▶ **Problem to work on**
Using the listing below, please gather every line containing the word "node".
☆ ☆ ☆ ☆
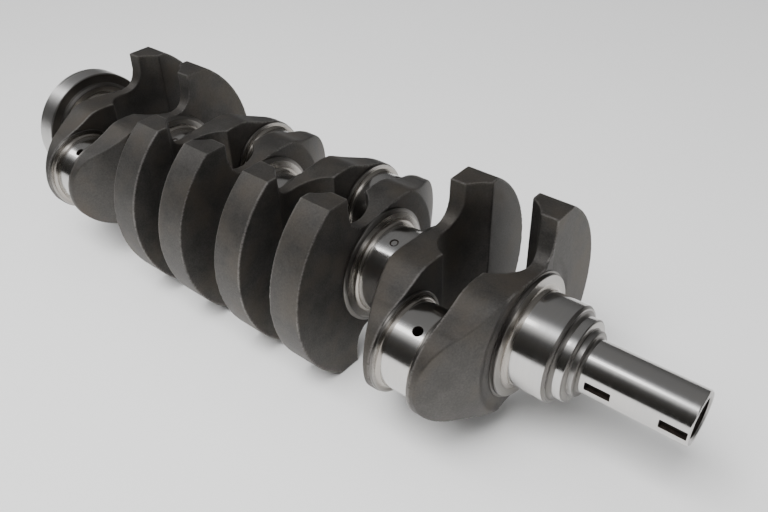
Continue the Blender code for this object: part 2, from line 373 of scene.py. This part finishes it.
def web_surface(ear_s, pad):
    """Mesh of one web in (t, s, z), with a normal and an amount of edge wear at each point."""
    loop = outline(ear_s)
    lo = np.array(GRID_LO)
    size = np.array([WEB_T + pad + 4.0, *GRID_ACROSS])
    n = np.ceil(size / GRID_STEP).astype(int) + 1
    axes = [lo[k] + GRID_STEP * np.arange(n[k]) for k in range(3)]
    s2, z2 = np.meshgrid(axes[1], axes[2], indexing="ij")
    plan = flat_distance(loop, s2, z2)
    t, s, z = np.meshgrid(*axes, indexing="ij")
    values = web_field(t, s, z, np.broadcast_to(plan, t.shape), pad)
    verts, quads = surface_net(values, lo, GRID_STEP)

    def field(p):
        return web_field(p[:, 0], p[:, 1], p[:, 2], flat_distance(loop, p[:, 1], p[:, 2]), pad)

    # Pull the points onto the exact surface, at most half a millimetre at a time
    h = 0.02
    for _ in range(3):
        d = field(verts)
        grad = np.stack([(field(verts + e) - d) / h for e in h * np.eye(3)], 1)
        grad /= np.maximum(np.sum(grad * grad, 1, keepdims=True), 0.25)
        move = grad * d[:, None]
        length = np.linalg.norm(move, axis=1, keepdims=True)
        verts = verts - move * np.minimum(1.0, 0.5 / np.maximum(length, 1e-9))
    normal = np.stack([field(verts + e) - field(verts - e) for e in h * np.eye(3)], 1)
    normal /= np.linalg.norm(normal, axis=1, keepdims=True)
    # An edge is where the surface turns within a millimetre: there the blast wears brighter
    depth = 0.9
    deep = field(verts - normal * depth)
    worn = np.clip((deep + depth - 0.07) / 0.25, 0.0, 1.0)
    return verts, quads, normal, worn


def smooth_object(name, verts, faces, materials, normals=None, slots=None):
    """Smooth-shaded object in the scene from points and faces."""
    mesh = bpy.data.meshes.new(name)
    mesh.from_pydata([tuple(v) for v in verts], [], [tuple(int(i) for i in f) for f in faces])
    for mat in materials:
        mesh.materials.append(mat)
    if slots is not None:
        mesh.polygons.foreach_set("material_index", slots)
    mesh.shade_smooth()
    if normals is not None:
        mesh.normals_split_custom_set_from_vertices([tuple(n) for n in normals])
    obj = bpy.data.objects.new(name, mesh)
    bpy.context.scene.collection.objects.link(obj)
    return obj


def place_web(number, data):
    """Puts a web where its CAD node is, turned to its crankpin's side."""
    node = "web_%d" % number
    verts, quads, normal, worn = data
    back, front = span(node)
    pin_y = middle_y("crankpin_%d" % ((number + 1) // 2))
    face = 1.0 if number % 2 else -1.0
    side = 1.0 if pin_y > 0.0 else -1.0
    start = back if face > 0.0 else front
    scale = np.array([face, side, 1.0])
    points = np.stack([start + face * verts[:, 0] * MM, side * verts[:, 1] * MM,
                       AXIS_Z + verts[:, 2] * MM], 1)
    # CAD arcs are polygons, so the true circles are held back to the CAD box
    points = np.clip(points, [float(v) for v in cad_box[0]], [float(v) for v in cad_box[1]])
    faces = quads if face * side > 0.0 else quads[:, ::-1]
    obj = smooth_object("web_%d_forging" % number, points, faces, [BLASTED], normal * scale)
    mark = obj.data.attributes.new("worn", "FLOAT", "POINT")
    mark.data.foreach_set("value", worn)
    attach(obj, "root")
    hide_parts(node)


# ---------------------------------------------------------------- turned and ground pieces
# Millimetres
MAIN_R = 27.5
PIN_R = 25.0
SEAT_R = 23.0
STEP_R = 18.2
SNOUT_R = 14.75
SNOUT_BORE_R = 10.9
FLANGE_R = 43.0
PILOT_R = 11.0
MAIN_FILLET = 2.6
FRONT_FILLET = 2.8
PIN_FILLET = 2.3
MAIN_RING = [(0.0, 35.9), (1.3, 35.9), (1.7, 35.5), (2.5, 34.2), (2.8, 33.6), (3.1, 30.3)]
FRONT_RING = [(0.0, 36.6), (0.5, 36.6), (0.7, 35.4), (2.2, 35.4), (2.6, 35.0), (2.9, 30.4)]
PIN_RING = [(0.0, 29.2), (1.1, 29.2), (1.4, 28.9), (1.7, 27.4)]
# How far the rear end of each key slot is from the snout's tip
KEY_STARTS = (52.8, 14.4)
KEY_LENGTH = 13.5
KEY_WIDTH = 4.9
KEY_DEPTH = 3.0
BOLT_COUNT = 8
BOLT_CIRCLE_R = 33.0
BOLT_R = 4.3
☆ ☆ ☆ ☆
▶ **Exercise solution**
    """Puts a web where its CAD node is, turned to its crankpin's side."""
    node = "web_%d" % number
    back, front = span(node)
    hide_parts(node)